◆ **THE EXERCISE**
Locate the string "with" in the listing below. Copy every line where it is found.
--- Start of MATERIAL ---
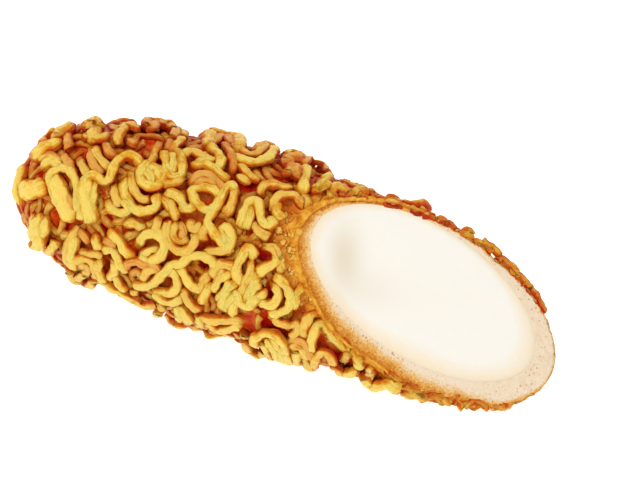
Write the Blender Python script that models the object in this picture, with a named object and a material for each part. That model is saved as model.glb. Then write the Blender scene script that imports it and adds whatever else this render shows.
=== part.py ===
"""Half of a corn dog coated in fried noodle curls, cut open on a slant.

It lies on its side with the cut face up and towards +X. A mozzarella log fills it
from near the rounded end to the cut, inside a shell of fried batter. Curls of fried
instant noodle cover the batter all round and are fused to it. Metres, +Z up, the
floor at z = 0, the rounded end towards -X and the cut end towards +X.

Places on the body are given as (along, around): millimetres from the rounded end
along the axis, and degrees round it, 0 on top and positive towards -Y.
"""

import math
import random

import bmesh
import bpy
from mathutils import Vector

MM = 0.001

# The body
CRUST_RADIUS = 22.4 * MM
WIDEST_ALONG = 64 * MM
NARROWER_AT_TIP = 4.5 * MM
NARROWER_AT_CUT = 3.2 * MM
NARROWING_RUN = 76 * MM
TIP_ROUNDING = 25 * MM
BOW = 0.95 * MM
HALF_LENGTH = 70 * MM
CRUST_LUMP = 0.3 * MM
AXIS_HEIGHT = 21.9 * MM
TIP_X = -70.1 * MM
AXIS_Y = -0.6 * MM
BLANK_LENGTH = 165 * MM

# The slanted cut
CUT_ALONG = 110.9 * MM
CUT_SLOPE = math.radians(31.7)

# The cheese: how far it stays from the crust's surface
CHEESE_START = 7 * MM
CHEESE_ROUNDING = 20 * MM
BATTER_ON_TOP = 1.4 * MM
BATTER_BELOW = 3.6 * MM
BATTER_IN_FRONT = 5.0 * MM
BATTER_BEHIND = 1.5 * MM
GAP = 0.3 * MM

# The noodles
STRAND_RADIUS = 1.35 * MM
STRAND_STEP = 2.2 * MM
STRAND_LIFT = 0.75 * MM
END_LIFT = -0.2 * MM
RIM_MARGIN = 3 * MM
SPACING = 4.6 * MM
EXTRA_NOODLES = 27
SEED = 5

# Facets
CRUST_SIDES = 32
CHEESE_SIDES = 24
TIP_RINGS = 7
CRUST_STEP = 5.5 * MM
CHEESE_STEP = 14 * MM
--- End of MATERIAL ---
◆ **EXERCISE ANSWER**
Write the Blender Python script that models the object in this picture, with a named object and a material for each part. That model is saved as model.glb. Then write the Blender scene script that imports it and adds whatever else this render shows.
It lies on its side with the cut face up and towards +X. A mozzarella log fills it